SUPPLIED INFORMATION —
....

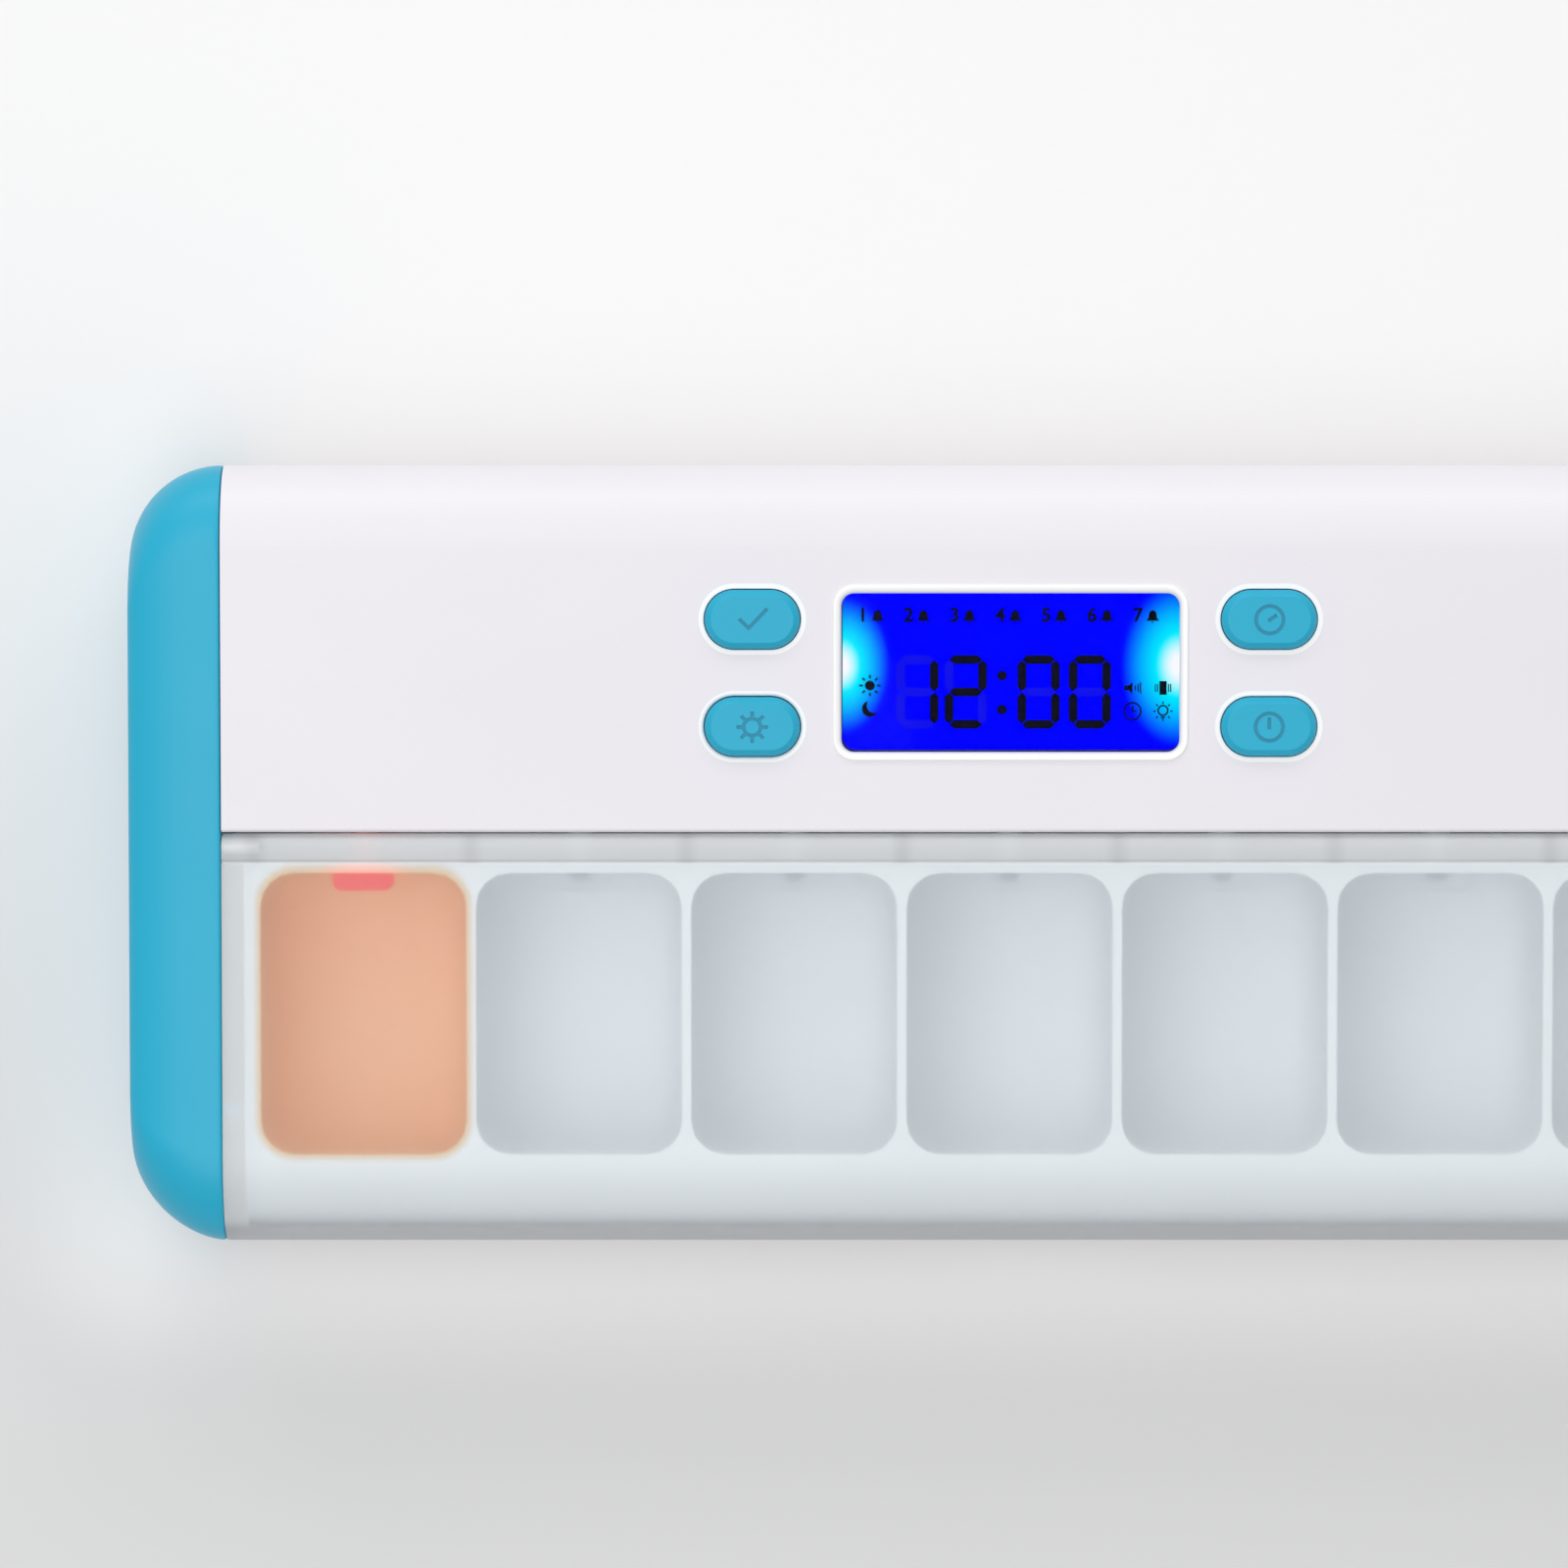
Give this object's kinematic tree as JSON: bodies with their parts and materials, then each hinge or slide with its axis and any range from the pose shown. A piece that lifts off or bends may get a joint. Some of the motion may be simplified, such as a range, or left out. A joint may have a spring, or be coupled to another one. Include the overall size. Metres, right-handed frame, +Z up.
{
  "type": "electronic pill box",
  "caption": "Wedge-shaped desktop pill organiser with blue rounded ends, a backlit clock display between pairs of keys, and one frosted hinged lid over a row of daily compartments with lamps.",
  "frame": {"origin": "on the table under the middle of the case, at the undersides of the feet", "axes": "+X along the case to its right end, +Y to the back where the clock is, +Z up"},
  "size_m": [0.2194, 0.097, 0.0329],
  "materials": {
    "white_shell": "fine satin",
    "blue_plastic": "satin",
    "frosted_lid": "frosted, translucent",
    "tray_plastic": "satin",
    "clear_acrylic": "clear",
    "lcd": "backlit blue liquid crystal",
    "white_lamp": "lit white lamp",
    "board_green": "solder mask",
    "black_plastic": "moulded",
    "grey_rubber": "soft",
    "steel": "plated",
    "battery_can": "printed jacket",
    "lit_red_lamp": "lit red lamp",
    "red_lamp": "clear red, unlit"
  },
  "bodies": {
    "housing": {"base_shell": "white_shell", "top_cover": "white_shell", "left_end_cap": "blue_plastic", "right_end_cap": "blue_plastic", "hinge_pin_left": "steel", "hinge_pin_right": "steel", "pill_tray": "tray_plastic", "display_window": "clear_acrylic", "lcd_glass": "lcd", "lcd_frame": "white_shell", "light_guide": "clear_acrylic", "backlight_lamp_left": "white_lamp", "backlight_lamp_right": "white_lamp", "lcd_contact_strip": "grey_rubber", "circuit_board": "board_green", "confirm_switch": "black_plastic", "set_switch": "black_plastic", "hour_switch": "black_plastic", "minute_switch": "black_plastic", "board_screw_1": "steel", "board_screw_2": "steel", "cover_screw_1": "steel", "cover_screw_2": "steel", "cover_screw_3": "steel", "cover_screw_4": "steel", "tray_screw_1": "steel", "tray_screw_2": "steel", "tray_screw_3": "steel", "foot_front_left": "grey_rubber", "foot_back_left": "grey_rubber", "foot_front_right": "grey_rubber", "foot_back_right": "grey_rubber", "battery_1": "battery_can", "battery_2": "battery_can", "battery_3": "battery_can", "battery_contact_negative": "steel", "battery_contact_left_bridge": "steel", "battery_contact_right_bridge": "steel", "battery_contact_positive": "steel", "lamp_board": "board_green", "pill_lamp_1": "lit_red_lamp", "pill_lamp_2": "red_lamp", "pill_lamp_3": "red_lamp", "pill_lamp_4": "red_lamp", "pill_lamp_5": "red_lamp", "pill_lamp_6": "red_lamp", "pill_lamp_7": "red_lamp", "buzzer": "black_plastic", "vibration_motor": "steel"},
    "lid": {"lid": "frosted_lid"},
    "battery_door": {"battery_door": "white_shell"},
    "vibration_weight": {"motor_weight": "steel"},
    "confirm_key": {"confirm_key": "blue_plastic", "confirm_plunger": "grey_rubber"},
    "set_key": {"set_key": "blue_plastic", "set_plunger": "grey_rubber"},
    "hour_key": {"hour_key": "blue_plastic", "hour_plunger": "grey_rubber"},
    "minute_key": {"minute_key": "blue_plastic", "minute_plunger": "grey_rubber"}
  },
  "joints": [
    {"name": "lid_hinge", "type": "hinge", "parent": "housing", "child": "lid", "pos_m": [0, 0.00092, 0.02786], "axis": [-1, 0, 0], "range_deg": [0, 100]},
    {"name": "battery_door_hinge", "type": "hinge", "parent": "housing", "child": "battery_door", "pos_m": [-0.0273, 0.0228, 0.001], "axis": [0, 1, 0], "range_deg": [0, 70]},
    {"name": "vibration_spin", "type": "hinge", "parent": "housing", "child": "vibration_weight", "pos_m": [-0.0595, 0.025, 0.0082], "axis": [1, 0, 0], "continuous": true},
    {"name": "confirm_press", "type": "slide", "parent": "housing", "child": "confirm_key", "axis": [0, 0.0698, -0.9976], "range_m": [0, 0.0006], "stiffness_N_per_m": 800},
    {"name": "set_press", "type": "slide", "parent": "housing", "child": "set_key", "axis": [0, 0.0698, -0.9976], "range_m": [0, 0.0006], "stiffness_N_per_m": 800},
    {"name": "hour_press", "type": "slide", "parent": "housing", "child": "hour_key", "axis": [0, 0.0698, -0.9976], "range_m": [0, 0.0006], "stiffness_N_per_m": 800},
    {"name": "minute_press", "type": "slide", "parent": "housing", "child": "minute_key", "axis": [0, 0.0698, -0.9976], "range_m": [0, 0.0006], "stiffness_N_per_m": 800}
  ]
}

....

AIM OF THE TASK —
Only a number is needed: how many lines of the material above contain "bodies"?

EXPECTED ANSWER —
2